When you linger, you learn that freedom isn’t measured in miles — it’s measured in breath. It’s the deep inhale on a balcony at sunrise, robe wrapped loosely around your shoulders, mountains stretching into the horizon. It’s the exhale of knowing you don’t have to rush anywhere. The most radical choice becomes staying — choosing presence over pursuit.

And in that choice, you rediscover what freedom really means. Not escape, not accumulation, but alignment. A life where your schedule bends to your energy, your work supports your wanderings, and your days feel full without being frantic.

🌿 Slow travel whispers the truth most of us forget in the chase: freedom isn’t out there, waiting at the next stop. It’s here, in the softness of your own pace.


Closing Thought

In a world that glorifies speed — more stamps, more stories, more proof of movement — choosing to slow down is an act of quiet defiance. Slow travel is not about doing less; it’s about experiencing more fully. It’s the pause that lets you taste the food instead of photographing it, the stillness that lets you hear the heartbeat of a place instead of just passing through.

As digital nomads, we have a rare privilege: we can shape our own pace.
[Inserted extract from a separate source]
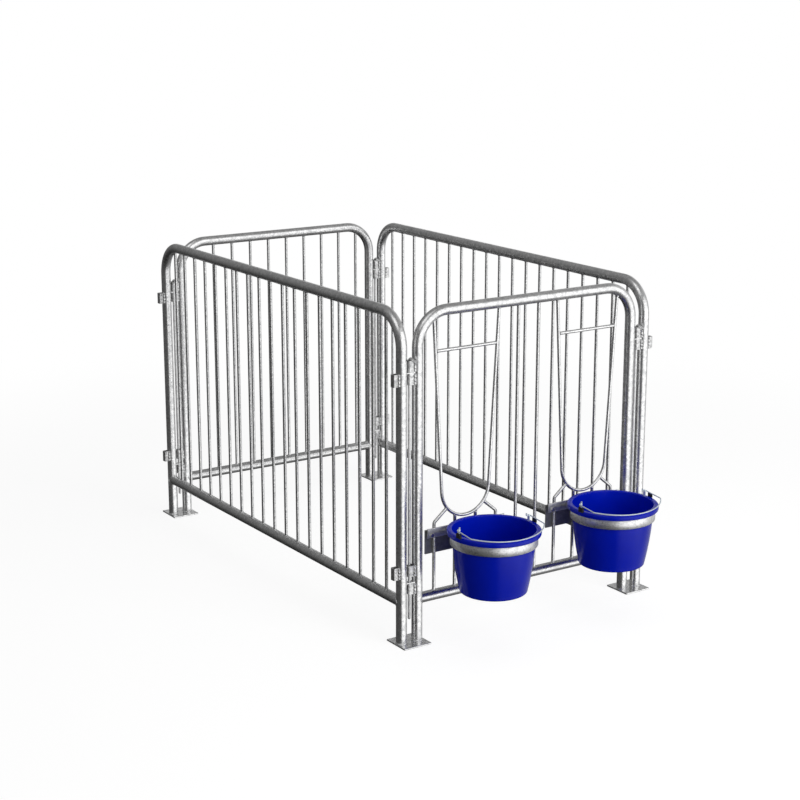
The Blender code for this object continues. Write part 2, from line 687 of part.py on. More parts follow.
def make_bail(name, side, material):
    """A wire handle, lying forward on the rim. Its origin is on the axis it swings about."""
    sag = asin((EAR_PIVOT_HEIGHT - BAIL_WIRE_RADIUS - WELD_GAP) / BAIL_REACH)
    bm = bmesh.new()
    add_rod(bm, bail_line(), Vector((0, 0, 1)), BAIL_WIRE_RADIUS, BAIL_SIDES)
    bmesh.ops.rotate(bm, matrix=Matrix.Rotation(sag, 3, "X"), verts=bm.verts)
    location = (side * LOOP_OFFSET, BUCKET_Y, PIVOT_HEIGHT)
    return make_object(name, bm, material, location, smooth=True)


def make_panels(materials):
    """The four hoops with their infills. Returns the hoops by name."""
    tube, bar = materials["tube"], materials["bar"]
    hoops = {}
    for word, side in SIDES.items():
        place = (side * FRAME_HALF_WIDTH, PEN_MIDDLE_Y, 0)
        hoops[word] = make_hoop(f"hoop_{word}", FRAME_HALF_LENGTH, tube, place, pi / 2)
        make_infill(f"infill_{word}", FRAME_HALF_LENGTH, side_bars(), bar, place, pi / 2)
    rods = {"front": front_rods(), "rear": rear_bars()}
    for word, y in ENDS.items():
        place = (0, y, 0)
        hoops[word] = make_hoop(f"hoop_{word}", END_PANEL_HALF_SPAN, tube, place, 0)
        make_infill(f"infill_{word}", END_PANEL_HALF_SPAN, rods[word], bar, place, 0)
    for word, side in SIDES.items():
        make_loop(f"feed_loop_{word}", side, bar)
        make_crossbar(f"loop_crossbar_{word}", side, bar)
    return hoops


def make_corner(end, word, materials, hoops):
    """One corner: plate, drop pin, the straps on its right-hand post and the left one's eyes."""
    y = ENDS[end]
    side = SIDES[word]
    middle = side * (FRAME_HALF_WIDTH - POST_PITCH / 2)
    left_post = (middle - POST_PITCH / 2, y, 0)
    right_x = middle + POST_PITCH / 2
    corner = f"{end}_{word}"
    make_base_plate(f"base_plate_{corner}", materials["plate"], (middle, y, 0))
    make_drop_pin(f"drop_pin_{corner}", materials["pin"], middle, y)
    eyed_hoop = hoops["left"] if word == "left" else hoops[end]
    for level, height in STRAP_PAIR_HEIGHTS.items():
        step = (STRAP_SPACINGS[level] + STRAP_HEIGHT) / 2
        lower_strap_top = height - step + STRAP_HEIGHT / 2
        add_tongue(eyed_hoop, left_post, lower_strap_top + WELD_GAP, materials["tube"])
        for number, z in enumerate((height - step, height + step), 1):
            name = f"strap_{corner}_{level}_{number}"
            make_strap(name, STRAP_REACH, STRAP_HEIGHT, materials["strip"], (right_x, y, z), pi)
    outward = pi if word == "left" else 0
    for level, height in LUG_HEIGHTS.items():
        post = (side * FRAME_HALF_WIDTH, y, height)
        make_strap(f"lug_{corner}_{level}", LUG_REACH, LUG_HEIGHT, materials["strip"], post, outward)


def make_feeder(word, side, materials):
    """One bucket in its holder."""
    make_holder_plate(f"holder_plate_{word}", side, materials["plate"])
    make_ring(f"bucket_ring_{word}", side, materials["strip"])
    for number, bolt_side in enumerate((-1, 1), 1):
        x = side * LOOP_OFFSET + bolt_side * BOLT_OFFSET
        make_bolt(f"holder_bolt_{word}_{number}", materials["bolt"], x)
    make_bucket(f"bucket_{word}", side, materials["bucket"])
    make_bail(f"bail_{word}", side, materials["bail"])


def main():
    clear_scene()
    materials = {
        "tube": finish("galvanised_tube", STEEL, 0.42, 1.0),
        "bar": finish("galvanised_bar", (0.52, 0.53, 0.54), 0.45, 1.0),
        "plate": finish("galvanised_plate", (0.48, 0.49, 0.50), 0.40, 1.0),
        "strip": finish("galvanised_strip", (0.50, 0.50, 0.50), 0.48, 1.0),
        "pin": finish("galvanised_pin", (0.50, 0.51, 0.52), 0.45, 1.0),
        "bolt": finish("zinc_bolt", (0.60, 0.60, 0.61), 0.35, 1.0),
        "bucket": finish("blue_plastic", (0.012, 0.030, 0.420), 0.35, 0.0),
        "bail": finish("bail_wire", (0.62, 0.62, 0.63), 0.30, 1.0),
    }
    hoops = make_panels(materials)
    for end in ENDS:
        for word in SIDES:
            make_corner(end, word, materials, hoops)
    for word, side in SIDES.items():
        make_feeder(word, side, materials)


main()
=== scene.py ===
from math import acos, asin, atan2, cos, hypot, pi, radians, sin, sqrt, tan

import bmesh
import bpy
from mathutils import Matrix, Vector, noise


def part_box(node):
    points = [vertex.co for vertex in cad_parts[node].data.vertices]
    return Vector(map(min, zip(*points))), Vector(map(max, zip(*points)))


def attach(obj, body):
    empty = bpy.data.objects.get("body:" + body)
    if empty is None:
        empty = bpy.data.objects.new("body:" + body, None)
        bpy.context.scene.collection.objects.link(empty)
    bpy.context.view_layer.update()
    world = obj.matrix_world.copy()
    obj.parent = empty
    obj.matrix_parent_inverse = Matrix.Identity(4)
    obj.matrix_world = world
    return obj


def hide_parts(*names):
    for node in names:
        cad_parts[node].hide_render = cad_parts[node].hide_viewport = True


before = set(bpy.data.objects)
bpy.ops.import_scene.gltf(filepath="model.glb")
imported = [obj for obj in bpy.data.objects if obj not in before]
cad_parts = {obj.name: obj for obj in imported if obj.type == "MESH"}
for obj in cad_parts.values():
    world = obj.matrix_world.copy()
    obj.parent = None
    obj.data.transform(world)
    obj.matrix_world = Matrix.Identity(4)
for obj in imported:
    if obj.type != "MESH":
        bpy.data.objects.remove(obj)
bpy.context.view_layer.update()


# Places and sizes read from the frame
FRONT_LOW, FRONT_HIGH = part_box("hoop_front")
TUBE_RADIUS = (FRONT_HIGH.y - FRONT_LOW.y) / 2
FRONT_Y = (FRONT_HIGH.y + FRONT_LOW.y) / 2
REAR_Y = sum(corner.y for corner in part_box("hoop_rear")) / 2
SIDE_X = sum(corner.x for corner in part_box("infill_right")) / 2
END_HALF_SPAN = -FRONT_LOW.x - TUBE_RADIUS
SIDE_HALF_SPAN = (REAR_Y - FRONT_Y) / 2
MIDDLE_Y = (REAR_Y + FRONT_Y) / 2
TOP_RAIL_Z = FRONT_HIGH.z - TUBE_RADIUS
POST_FOOT = FRONT_LOW.z
BOTTOM_RAIL_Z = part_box("infill_front")[0].z + TUBE_RADIUS
PLATE_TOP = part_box("base_plate_front_left")[1].z
LOOP_X = sum(corner.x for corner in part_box("feed_loop_right")) / 2
BAR_PITCH = LOOP_X / 3
CROSSBAR_Z = sum(corner.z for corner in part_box("loop_crossbar_right")) / 2
BUCKET_LOW, BUCKET_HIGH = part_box("bucket_right")
BUCKET_Y = (BUCKET_LOW.y + BUCKET_HIGH.y) / 2
RIM_RADIUS = (BUCKET_HIGH.y - BUCKET_LOW.y) / 2
RING_LOW, RING_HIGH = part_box("bucket_ring_right")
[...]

We don’t have to follow the frantic itineraries of vacationers. We can choose to linger, to let a single town, a single street, or a single sunrise become familiar. And in that familiarity, we rediscover something we often lose in the chase: ourselves.
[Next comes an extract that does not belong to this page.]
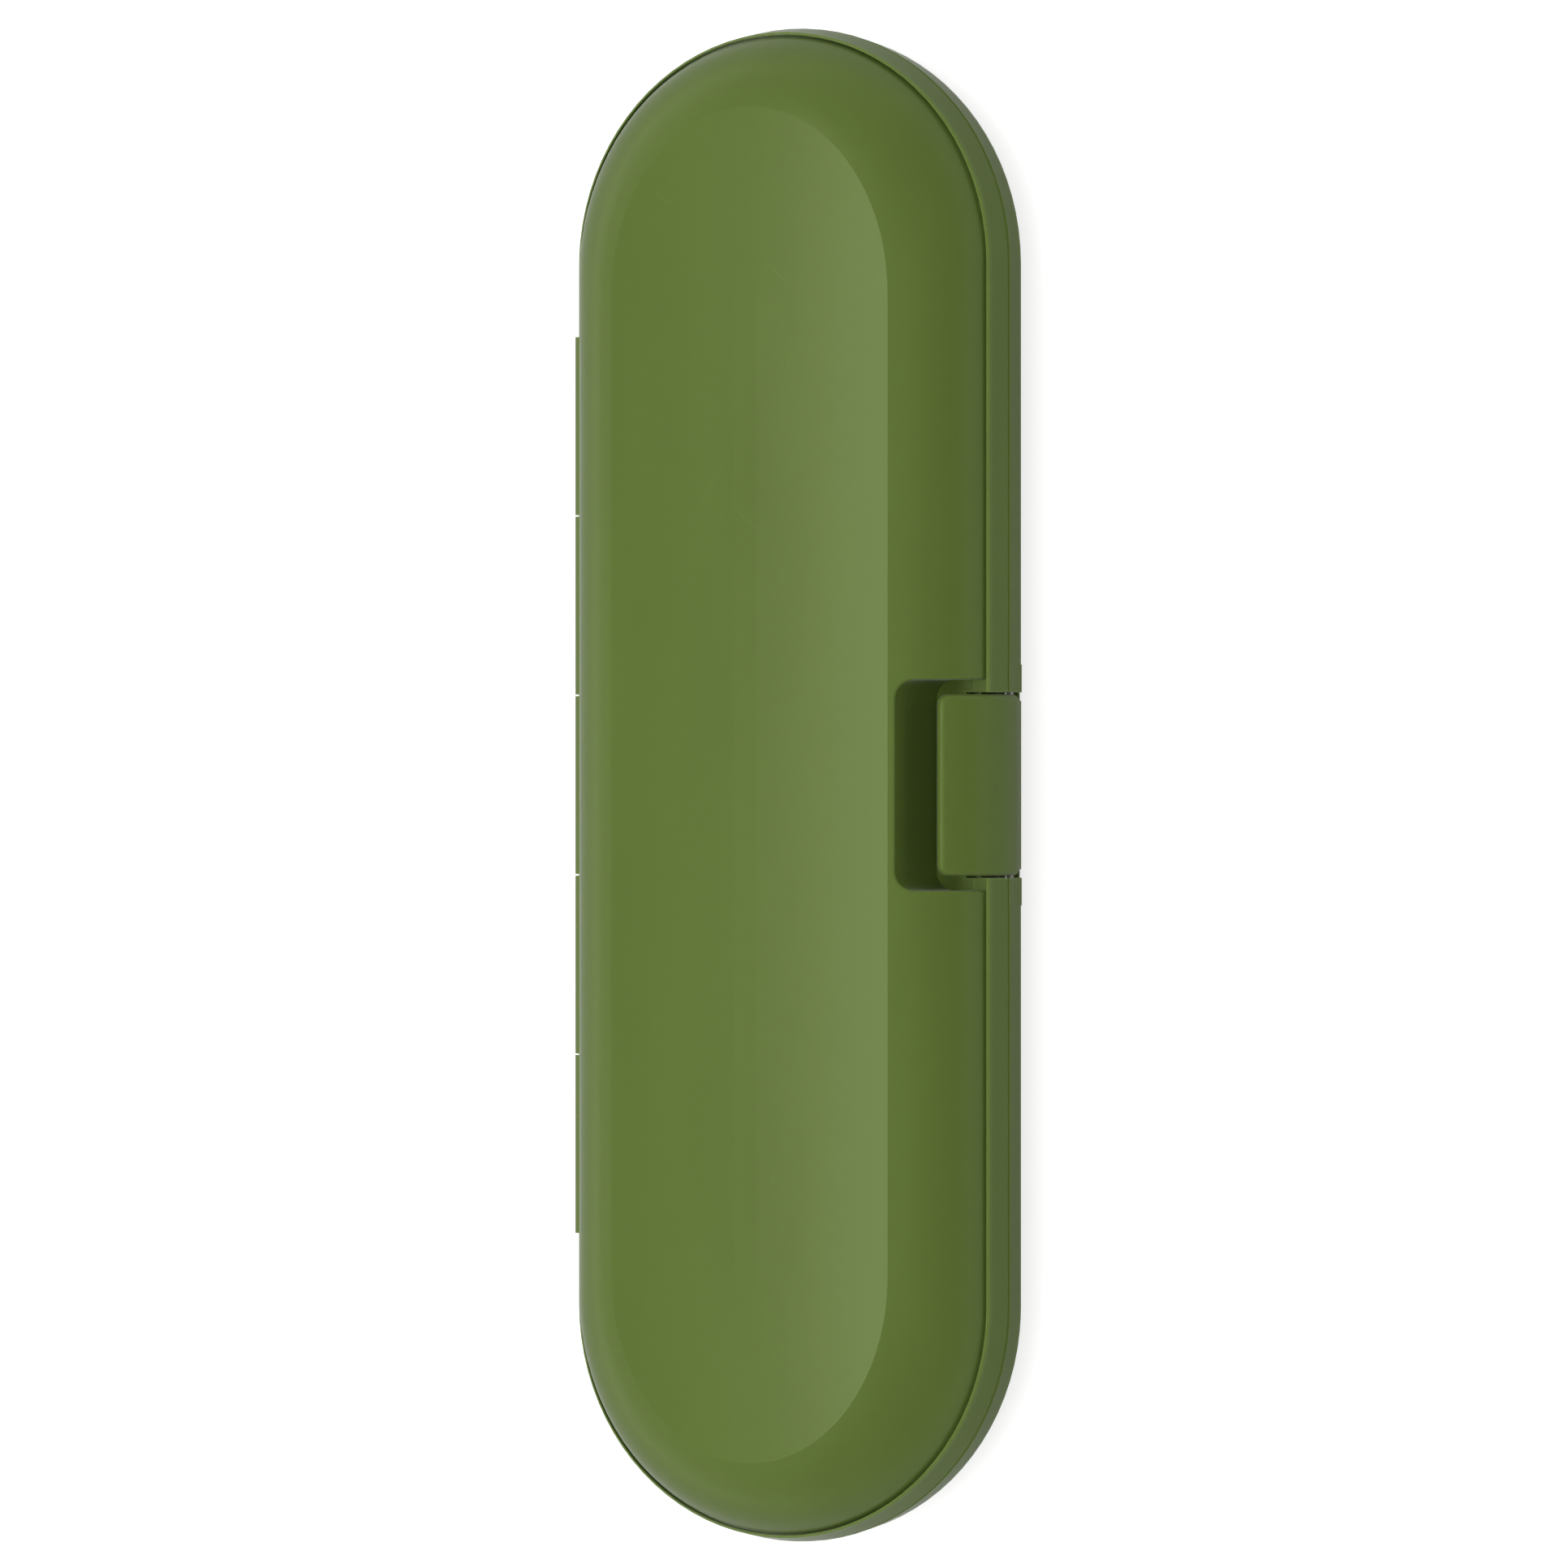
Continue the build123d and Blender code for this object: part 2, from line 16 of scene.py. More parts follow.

Slow travel doesn’t mean giving up adventure. It means letting adventure unfold softly, steadily, like the light changing over your balcony each day. It means building a life where your work, your connections, and your sense of wonder coexist without competing.

So here’s the invitation: stay.

Stay long enough to let a place seep into your bones, long enough to feel rooted even while moving. Because sometimes the greatest freedom is not running — it’s resting, deeply, in the moment you’re already in.